### Work to be completed
Every line from the first one to the line containing "return 1.75 +" should be echoed exactly; leave out the rest.

### Provided data

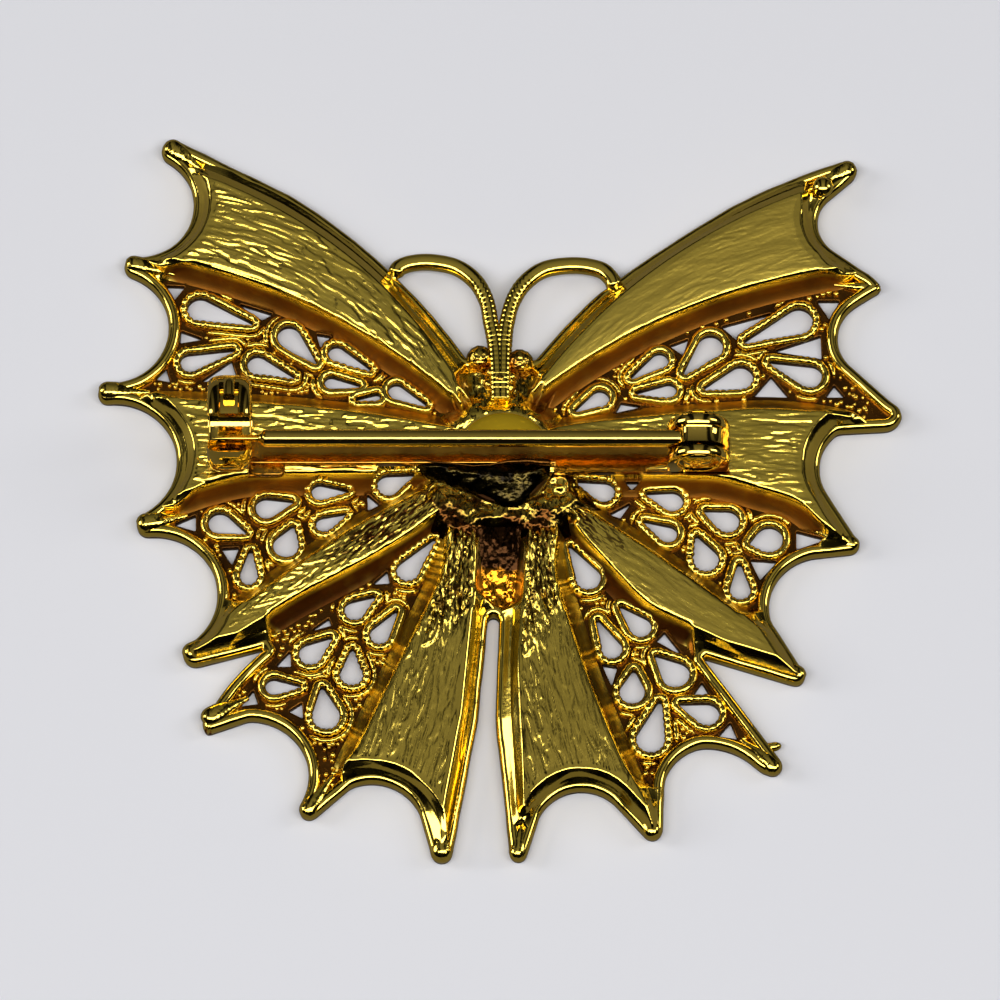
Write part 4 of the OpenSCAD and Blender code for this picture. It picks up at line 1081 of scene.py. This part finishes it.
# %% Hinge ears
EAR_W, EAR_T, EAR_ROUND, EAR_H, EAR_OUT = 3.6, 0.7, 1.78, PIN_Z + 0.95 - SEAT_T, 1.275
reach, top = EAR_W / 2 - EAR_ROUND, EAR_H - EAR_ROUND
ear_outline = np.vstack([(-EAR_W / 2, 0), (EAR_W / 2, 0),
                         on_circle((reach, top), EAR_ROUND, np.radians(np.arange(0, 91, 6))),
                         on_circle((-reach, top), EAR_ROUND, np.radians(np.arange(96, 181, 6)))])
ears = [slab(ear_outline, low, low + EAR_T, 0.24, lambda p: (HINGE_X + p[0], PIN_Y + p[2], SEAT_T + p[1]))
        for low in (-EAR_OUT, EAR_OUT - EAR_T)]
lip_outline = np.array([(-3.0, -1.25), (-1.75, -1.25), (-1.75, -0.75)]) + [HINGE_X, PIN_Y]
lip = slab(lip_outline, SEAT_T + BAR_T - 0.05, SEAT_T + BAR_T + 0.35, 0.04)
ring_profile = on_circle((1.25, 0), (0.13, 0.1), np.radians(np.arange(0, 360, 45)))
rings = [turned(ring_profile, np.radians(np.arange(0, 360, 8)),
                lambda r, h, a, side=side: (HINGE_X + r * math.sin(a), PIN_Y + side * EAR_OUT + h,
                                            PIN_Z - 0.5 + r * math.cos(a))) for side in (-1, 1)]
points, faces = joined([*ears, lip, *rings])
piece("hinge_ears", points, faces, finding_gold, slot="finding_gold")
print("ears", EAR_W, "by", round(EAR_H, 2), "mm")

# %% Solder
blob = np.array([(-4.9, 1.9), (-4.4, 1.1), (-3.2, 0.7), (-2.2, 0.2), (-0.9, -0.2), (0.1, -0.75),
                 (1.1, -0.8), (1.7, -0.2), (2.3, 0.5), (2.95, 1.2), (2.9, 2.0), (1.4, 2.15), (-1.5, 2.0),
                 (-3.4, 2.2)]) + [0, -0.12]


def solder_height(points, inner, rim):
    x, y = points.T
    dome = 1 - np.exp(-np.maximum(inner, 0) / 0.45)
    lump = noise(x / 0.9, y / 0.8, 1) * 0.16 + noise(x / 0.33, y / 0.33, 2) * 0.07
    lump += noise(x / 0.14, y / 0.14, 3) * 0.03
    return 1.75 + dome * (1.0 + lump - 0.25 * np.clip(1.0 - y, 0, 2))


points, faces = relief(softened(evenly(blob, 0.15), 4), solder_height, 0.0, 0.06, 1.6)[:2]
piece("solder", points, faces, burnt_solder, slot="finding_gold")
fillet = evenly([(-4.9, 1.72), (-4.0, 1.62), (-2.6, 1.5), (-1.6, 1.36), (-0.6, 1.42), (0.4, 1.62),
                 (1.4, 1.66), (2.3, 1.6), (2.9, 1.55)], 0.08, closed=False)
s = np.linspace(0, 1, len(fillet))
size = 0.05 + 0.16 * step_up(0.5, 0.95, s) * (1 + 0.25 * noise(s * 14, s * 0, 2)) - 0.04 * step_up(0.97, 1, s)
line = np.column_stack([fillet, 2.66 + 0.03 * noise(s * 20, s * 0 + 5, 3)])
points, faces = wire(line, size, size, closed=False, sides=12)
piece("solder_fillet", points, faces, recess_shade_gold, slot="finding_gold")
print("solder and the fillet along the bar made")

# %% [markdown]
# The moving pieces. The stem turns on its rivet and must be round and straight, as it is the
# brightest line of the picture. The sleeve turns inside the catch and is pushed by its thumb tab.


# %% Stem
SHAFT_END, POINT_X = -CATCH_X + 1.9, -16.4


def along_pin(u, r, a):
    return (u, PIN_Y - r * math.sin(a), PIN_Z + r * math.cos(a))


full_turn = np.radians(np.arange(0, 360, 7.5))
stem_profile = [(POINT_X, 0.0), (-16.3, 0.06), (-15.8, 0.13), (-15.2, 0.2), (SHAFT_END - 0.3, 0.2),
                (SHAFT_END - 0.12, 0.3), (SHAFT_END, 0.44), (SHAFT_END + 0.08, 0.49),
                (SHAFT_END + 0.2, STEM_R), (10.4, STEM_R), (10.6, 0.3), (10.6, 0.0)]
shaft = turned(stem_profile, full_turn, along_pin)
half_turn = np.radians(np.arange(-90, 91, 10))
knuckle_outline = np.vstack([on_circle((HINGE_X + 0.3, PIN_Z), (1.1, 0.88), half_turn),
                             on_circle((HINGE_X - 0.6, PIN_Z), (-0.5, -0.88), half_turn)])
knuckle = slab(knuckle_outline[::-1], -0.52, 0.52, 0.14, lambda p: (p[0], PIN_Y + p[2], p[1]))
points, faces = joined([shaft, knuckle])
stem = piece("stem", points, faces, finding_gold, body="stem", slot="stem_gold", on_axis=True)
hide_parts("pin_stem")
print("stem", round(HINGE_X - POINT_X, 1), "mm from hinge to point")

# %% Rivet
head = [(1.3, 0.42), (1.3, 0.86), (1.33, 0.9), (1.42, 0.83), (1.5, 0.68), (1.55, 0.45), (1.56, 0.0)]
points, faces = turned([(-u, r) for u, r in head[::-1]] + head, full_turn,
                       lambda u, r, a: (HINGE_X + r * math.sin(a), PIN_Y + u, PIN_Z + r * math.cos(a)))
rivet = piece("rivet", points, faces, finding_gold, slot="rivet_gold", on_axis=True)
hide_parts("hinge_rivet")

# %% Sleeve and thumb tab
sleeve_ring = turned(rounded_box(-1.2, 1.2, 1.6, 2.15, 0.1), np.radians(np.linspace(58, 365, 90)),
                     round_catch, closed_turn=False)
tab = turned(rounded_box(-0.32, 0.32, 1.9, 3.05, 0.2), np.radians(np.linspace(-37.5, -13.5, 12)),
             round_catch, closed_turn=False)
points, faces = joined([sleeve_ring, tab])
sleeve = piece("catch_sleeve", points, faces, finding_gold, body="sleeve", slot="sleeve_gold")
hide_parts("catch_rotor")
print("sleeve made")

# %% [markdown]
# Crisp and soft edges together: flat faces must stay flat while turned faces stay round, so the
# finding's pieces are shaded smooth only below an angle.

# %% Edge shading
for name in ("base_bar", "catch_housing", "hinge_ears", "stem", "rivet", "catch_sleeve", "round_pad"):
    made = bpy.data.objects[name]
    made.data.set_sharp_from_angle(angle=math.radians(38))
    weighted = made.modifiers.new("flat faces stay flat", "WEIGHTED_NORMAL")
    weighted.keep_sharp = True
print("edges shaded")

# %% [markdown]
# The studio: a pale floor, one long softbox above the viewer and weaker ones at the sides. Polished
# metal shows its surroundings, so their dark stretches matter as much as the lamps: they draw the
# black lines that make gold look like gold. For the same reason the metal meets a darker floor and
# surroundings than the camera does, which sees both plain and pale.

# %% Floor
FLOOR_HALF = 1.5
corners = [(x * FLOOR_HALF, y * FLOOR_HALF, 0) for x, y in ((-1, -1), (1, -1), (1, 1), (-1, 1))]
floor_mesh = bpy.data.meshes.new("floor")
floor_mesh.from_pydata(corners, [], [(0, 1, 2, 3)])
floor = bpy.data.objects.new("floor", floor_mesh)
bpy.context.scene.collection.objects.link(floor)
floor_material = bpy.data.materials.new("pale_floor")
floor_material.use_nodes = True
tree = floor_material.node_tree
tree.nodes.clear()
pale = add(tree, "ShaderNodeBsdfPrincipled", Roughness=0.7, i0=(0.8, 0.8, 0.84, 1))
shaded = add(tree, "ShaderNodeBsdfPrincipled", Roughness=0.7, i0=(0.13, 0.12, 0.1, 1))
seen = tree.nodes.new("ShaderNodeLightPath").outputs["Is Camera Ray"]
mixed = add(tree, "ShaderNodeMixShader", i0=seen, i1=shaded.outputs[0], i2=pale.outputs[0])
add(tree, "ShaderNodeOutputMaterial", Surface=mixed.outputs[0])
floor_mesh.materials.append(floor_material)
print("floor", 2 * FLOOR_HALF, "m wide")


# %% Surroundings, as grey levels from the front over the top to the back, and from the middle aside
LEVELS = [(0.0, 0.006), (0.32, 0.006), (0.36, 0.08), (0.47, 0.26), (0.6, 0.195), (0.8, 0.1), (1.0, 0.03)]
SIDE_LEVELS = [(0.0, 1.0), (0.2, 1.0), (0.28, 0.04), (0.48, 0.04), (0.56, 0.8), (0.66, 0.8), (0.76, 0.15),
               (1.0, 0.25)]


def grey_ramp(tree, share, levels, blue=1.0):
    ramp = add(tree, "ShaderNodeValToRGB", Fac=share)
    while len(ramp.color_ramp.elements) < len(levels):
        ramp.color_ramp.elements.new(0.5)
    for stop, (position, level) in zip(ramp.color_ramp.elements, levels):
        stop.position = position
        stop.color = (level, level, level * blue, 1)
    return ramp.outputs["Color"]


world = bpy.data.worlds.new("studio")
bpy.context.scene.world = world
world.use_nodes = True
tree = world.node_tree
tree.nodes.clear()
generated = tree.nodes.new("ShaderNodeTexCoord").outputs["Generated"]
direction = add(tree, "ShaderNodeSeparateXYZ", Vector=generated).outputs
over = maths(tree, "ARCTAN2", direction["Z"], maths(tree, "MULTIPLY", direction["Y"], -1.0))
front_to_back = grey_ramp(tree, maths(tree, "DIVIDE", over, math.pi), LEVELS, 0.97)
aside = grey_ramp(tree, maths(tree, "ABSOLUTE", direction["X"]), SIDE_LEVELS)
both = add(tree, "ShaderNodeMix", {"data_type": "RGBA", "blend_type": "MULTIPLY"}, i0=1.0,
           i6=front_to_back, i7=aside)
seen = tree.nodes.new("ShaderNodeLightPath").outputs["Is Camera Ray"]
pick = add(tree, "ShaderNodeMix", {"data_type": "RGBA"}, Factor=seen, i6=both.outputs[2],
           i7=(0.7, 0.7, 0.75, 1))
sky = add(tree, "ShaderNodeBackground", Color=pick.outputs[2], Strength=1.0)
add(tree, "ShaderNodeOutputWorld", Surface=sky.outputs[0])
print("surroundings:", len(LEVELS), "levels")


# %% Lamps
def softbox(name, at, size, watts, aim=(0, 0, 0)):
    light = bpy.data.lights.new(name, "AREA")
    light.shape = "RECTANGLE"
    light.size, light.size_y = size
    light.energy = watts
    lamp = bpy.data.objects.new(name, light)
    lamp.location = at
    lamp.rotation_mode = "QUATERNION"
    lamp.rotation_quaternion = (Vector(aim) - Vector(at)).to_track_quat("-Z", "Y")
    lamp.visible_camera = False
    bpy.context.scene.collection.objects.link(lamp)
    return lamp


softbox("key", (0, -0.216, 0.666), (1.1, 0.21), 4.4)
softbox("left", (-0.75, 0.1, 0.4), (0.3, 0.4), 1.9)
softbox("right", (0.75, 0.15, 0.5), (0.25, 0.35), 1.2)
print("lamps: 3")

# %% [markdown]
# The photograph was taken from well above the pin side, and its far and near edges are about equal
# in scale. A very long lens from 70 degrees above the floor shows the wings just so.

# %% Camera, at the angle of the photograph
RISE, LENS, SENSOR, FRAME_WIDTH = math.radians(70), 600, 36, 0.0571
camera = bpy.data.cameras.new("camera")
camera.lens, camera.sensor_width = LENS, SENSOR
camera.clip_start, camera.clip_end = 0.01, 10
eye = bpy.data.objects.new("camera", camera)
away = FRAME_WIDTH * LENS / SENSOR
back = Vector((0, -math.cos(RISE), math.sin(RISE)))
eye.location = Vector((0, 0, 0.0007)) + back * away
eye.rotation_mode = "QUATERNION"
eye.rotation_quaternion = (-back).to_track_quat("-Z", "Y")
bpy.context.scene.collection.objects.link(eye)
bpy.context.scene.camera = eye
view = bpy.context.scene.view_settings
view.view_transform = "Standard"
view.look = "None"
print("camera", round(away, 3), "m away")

### The response
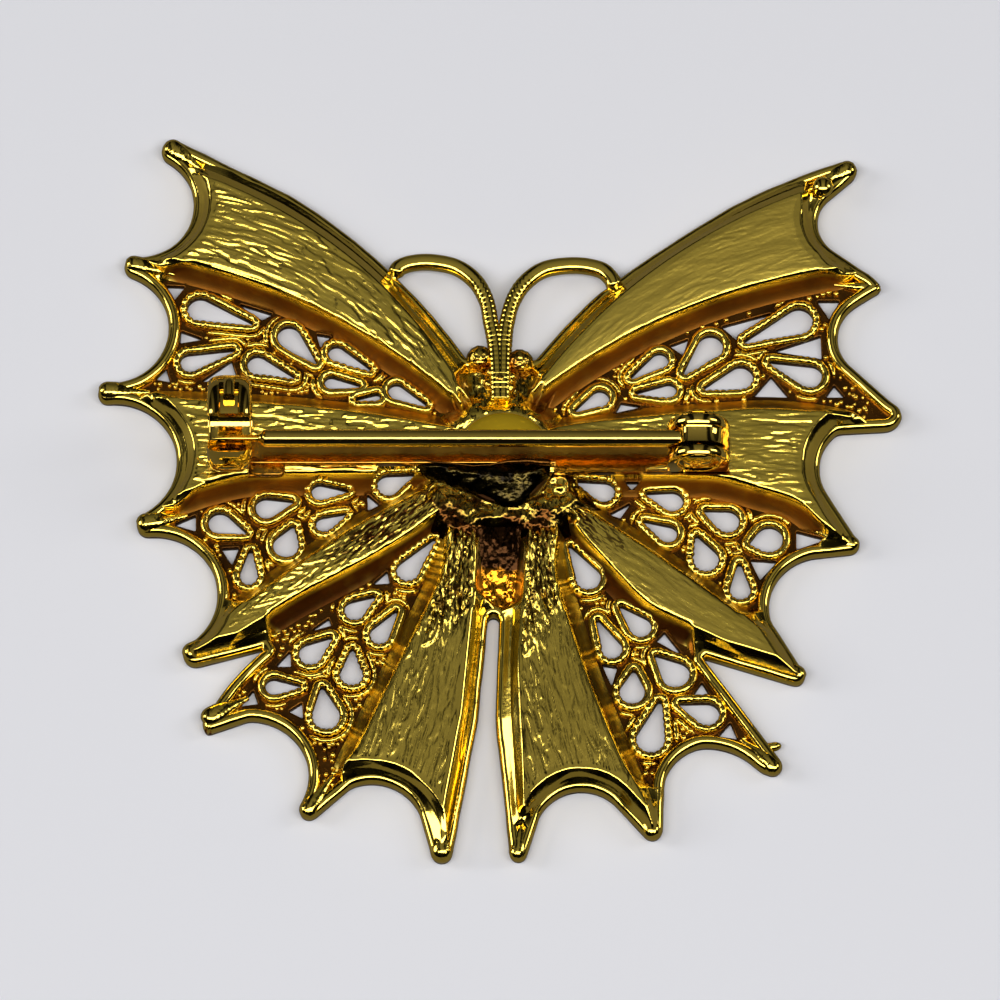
Write part 4 of the OpenSCAD and Blender code for this picture. It picks up at line 1081 of scene.py. This part finishes it.
# %% Hinge ears
EAR_W, EAR_T, EAR_ROUND, EAR_H, EAR_OUT = 3.6, 0.7, 1.78, PIN_Z + 0.95 - SEAT_T, 1.275
reach, top = EAR_W / 2 - EAR_ROUND, EAR_H - EAR_ROUND
ear_outline = np.vstack([(-EAR_W / 2, 0), (EAR_W / 2, 0),
                         on_circle((reach, top), EAR_ROUND, np.radians(np.arange(0, 91, 6))),
                         on_circle((-reach, top), EAR_ROUND, np.radians(np.arange(96, 181, 6)))])
ears = [slab(ear_outline, low, low + EAR_T, 0.24, lambda p: (HINGE_X + p[0], PIN_Y + p[2], SEAT_T + p[1]))
        for low in (-EAR_OUT, EAR_OUT - EAR_T)]
lip_outline = np.array([(-3.0, -1.25), (-1.75, -1.25), (-1.75, -0.75)]) + [HINGE_X, PIN_Y]
lip = slab(lip_outline, SEAT_T + BAR_T - 0.05, SEAT_T + BAR_T + 0.35, 0.04)
ring_profile = on_circle((1.25, 0), (0.13, 0.1), np.radians(np.arange(0, 360, 45)))
rings = [turned(ring_profile, np.radians(np.arange(0, 360, 8)),
                lambda r, h, a, side=side: (HINGE_X + r * math.sin(a), PIN_Y + side * EAR_OUT + h,
                                            PIN_Z - 0.5 + r * math.cos(a))) for side in (-1, 1)]
points, faces = joined([*ears, lip, *rings])
piece("hinge_ears", points, faces, finding_gold, slot="finding_gold")
print("ears", EAR_W, "by", round(EAR_H, 2), "mm")

# %% Solder
blob = np.array([(-4.9, 1.9), (-4.4, 1.1), (-3.2, 0.7), (-2.2, 0.2), (-0.9, -0.2), (0.1, -0.75),
                 (1.1, -0.8), (1.7, -0.2), (2.3, 0.5), (2.95, 1.2), (2.9, 2.0), (1.4, 2.15), (-1.5, 2.0),
                 (-3.4, 2.2)]) + [0, -0.12]


def solder_height(points, inner, rim):
    x, y = points.T
    dome = 1 - np.exp(-np.maximum(inner, 0) / 0.45)
    lump = noise(x / 0.9, y / 0.8, 1) * 0.16 + noise(x / 0.33, y / 0.33, 2) * 0.07
    lump += noise(x / 0.14, y / 0.14, 3) * 0.03
    return 1.75 + dome * (1.0 + lump - 0.25 * np.clip(1.0 - y, 0, 2))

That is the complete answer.